To effectively respond to the evolving situation, the ICRC is in close contact with its partner in the Red Cross and Red Crescent Movement, the Egyptian Red Crescent (ERC), to provide support, advice, and training to staff and volunteers in light of the ERC’s important role in the national response to COVID-19.

The ICRC has also donated essential items to the Egyptian Ambulance Organization (EAO) for the treatment of over 200 patients suffering from trauma and infections, with the oversight and approval of the Ministry of Health. Part of this stock will go to EAO branches and hospitals in North Sinai, and other materials have been delivered to paramedics and hospitals in Cairo.
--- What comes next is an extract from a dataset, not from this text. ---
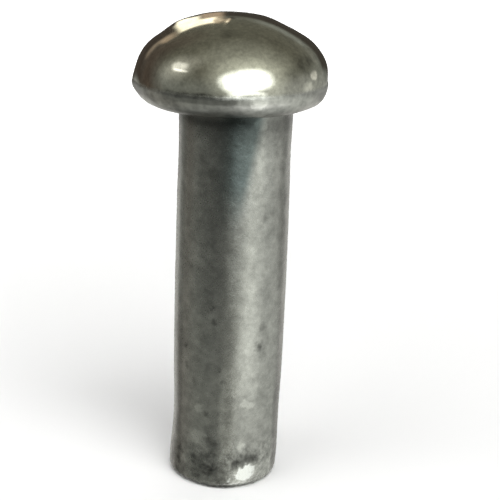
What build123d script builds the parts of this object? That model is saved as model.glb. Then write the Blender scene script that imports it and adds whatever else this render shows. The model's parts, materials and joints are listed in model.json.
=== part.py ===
from build123d import *
from math import atan2, cos, degrees, radians
import os

# A solid round-head rivet, cold headed in one piece from steel wire.
# Millimetres, +Z up. It stands on its cut end, and the origin is the middle of
# that end, on the shank's axis.

# Shank
shank_diameter = 10.0
shank_length = 35.0  # from the cut end to the seat under the head
end_rounding = 0.8  # tumbled corner round the cut end

# Head
head_diameter = 16.6  # at the crease, where the head is widest
dome_height = 5.6  # from the crease to the crown
dome_side_radius = 4.3  # the cup's tight radius, tangent to its shallow crown
lip_height = 2.1  # from the seat to the crease
crease_step = 0.08  # the lip stands this far proud of the dome's foot
head_offset = 0.5  # the head was struck this far off the shank's axis, towards -X

# Seat
neck_rounding = 0.3  # fillet between the shank and the seat
seat_land = 0.1  # flat left outside the fillet on the head's narrow side

shank_radius = shank_diameter / 2
head_radius = head_diameter / 2
seat_radius = shank_radius + neck_rounding + head_offset + seat_land


def turned(outline):
    """The solid that an outline on the XZ plane sweeps round the Z axis."""
    return revolve(make_face(outline), Axis.Z)


def quarter_ellipse(start, corner, end):
    """A true quarter ellipse that is tangent, at both ends, to the lines to the corner."""
    return Bezier(start, corner, end, weights=[1, cos(radians(45)), 1])


def make_shank():
    """The plain shank, from its rounded cut end to the fillet that meets the seat."""
    flat_radius = shank_radius - end_rounding
    neck_radius = shank_radius + neck_rounding
    neck_start = shank_length - neck_rounding
    with BuildLine(Plane.XZ) as outline:
        Polyline((0, shank_length), (0, 0), (flat_radius, 0))
        CenterArc((flat_radius, end_rounding), end_rounding, 270, 90)
        Line((shank_radius, end_rounding), (shank_radius, neck_start))
        CenterArc((neck_radius, neck_start), neck_rounding, 180, -90)
        Line((neck_radius, shank_length), (0, shank_length))
    return turned(outline.line)


def make_head():
    """The head on its own axis: a flat seat, a freely bulged lip and the struck dome.

    The dome took the two radii of the punch's cup, a tight one at its foot and a
    shallow one over the crown. The lip below it bulged free, so it rounds in to the
    seat and leaves a crease round the dome's foot.
    """
    dome_radius = head_radius - crease_step
    side_centre = dome_radius - dome_side_radius
    spare_height = dome_height - dome_side_radius
    crown_rise = (side_centre**2 - spare_height**2) / (2 * spare_height)
    crown_radius = crown_rise + dome_height
    join_angle = degrees(atan2(crown_rise, side_centre))
    with BuildLine(Plane.XZ) as outline:
        Polyline((0, lip_height + dome_height), (0, 0), (seat_radius, 0))
        quarter_ellipse((seat_radius, 0), (head_radius, 0), (head_radius, lip_height))
        Line((head_radius, lip_height), (dome_radius, lip_height))
        CenterArc((side_centre, lip_height), dome_side_radius, 0, join_angle)
        CenterArc((0, lip_height - crown_rise), crown_radius, join_angle, 90 - join_angle)
    return turned(outline.line)


head = Pos(-head_offset, 0, shank_length) * make_head()
rivet = make_shank() + head

os.makedirs("parts", exist_ok=True)
export_step(rivet, "parts/rivet.step")
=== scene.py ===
import json
import math
from collections import namedtuple
import bpy
from mathutils import Matrix, Vector, noise


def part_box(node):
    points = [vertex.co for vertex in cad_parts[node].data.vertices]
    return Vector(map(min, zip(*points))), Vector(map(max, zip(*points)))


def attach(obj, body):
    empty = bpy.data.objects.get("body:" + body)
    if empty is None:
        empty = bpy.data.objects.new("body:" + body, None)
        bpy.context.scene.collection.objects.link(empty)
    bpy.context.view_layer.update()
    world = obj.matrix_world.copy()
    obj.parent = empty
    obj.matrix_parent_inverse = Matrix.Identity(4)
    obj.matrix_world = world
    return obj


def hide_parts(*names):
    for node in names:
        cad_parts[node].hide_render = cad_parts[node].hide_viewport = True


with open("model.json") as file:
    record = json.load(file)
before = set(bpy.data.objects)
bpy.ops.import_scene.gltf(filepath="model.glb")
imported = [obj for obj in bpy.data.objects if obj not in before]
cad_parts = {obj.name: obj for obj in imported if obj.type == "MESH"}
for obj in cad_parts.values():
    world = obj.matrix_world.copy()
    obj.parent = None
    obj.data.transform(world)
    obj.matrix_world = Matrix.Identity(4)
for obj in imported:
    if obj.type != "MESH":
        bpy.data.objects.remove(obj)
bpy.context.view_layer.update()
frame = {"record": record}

mm = 0.001  # times a length in millimetres, it gives metres


# The maths of the shaders and the one way that their nodes are made

class Wire:
    def __init__(self, nodes, socket):
        self.nodes, self.socket = nodes, socket

    def maths(self, operation, *values):
        return self.nodes.maths(operation, self, *values)

    def __add__(self, other):
        return self.maths("ADD", other)

    def __radd__(self, other):
        return self.maths("ADD", other)

    def __sub__(self, other):
        return self.maths("SUBTRACT", other)

    def __rsub__(self, other):
        return self.nodes.maths("SUBTRACT", other, self)

    def __mul__(self, other):
        return self.maths("MULTIPLY", other)

    def __rmul__(self, other):
        return self.maths("MULTIPLY", other)

    def __truediv__(self, other):
        return self.maths("DIVIDE", other)

    def __rtruediv__(self, other):
        return self.nodes.maths("DIVIDE", other, self)

    def __pow__(self, other):
        return self.maths("POWER", other)

    def __abs__(self):
        return self.maths("ABSOLUTE")

    def step(self, low, high):  # 0 below low, 1 above high, smooth between
        settings = {"interpolation_type": "SMOOTHSTEP"}
        inputs = {"Value": self, "From Min": low, "From Max": high}
        return self.nodes.add("ShaderNodeMapRange", settings, inputs)

    def band(self, low, high, softLow, softHigh):  # 1 between low and high, with soft edges
        begun = self.step(low - softLow, low + softLow)
        return begun * (1 - self.step(high - softHigh, high + softHigh))


class Nodes:
    def __init__(self, tree):
        self.tree = tree
        tree.nodes.clear()

    def add(self, kind, settings=None, inputs=None, output=0):
        node = self.tree.nodes.new(kind)
        for name, value in (settings or {}).items():
            setattr(node, name, value)
        for name, value in (inputs or {}).items():
            if isinstance(value, Wire):
                self.tree.links.new(value.socket, node.inputs[name])
            else:
                node.inputs[name].default_value = value
        return Wire(self, node.outputs[output] if node.outputs else None)

    def maths(self, operation, *values):
        return self.add("ShaderNodeMath", {"operation": operation}, dict(enumerate(values)))

    def vector(self, operation, *values, output=0):
        settings = {"operation": operation}
        return self.add("ShaderNodeVectorMath", settings, dict(enumerate(values)), output)

    def dot(self, wire, direction):
        return self.vector("DOT_PRODUCT", wire, tuple(direction), output=1)

    def mixColour(self, mask, low, high, blend="MIX"):  # low where the mask is 0, high where it is 1
        low, high = (value if isinstance(value, Wire) else (*value, 1.0) for value in (low, high))
        settings = {"data_type": "RGBA", "blend_type": blend}
        return self.add("ShaderNodeMix", settings, {0: mask, 6: low, 7: high}, 2)

    def noise(self, place, scale, detail, roughness, output=0):
        inputs = {"Vector": place, "Scale": scale, "Detail": detail, "Roughness": roughness}
        return self.add("ShaderNodeTexNoise", {}, inputs, output)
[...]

The ICRC is an impartial, neutral, and independent organization whose mission is to protect the lives and dignity of victims of armed conflict and other situations of violence and to provide them with assistance. The ICRC is present in more than 90 countries around the world, including Egypt, where it has been working for over 100 years.

The ICRC, in cooperation with its Movement partner the ERC, has carried out four assistance distributions to thousands of households in North Sinai, to alleviate the consequences for the families affected by the events in North Sinai. The fourth distribution was completed in March, distributing 469 tons of food aid, 14 tons of hygiene kits, as well as floor mats to 7,000 households in North Sinai.